- **Extracted entries**:
-- BEGIN --

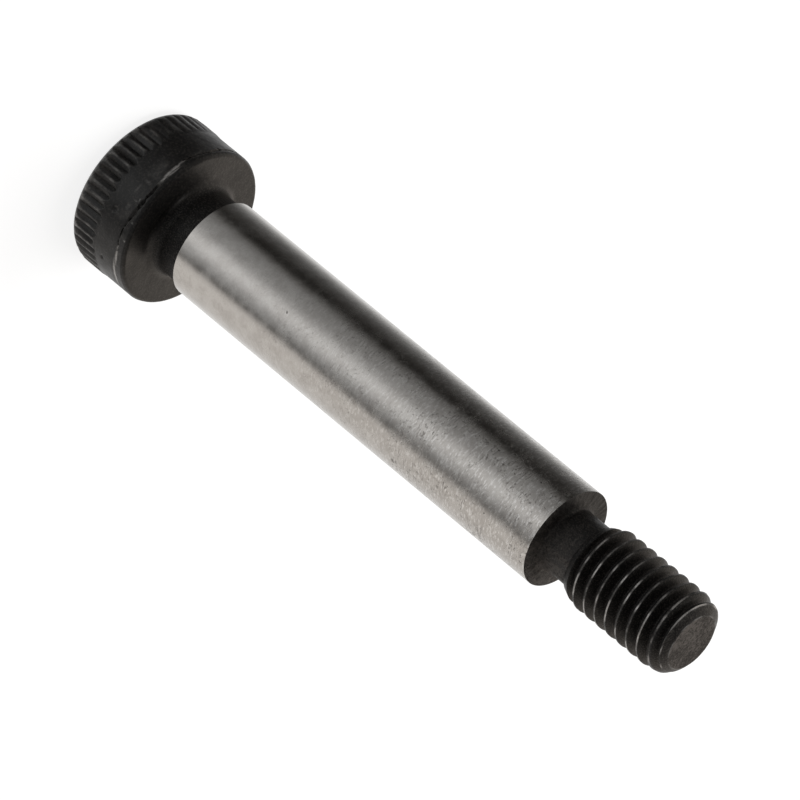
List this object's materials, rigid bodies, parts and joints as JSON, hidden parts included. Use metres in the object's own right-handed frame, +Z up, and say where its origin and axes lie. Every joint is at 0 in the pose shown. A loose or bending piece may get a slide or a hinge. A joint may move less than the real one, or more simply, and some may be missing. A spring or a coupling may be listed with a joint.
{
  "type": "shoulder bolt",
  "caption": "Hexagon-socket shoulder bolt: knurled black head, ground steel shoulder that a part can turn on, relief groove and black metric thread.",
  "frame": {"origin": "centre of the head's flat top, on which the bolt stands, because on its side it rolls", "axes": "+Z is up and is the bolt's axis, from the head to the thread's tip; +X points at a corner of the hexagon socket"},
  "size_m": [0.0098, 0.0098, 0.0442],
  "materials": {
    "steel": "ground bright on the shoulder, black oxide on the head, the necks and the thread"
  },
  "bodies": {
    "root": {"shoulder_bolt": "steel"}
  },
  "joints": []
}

-- END --
-- BEGIN --

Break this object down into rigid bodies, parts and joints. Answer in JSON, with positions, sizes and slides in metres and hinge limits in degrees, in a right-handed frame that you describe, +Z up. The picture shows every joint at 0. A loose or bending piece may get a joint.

-- END --
-- BEGIN --

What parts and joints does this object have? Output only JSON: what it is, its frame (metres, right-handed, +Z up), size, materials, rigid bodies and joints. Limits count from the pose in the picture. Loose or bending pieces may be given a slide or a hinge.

-- END --

Go through the listing above and report how many of its lines contain the word "that", with only the number as output.

- **Finished task**: 2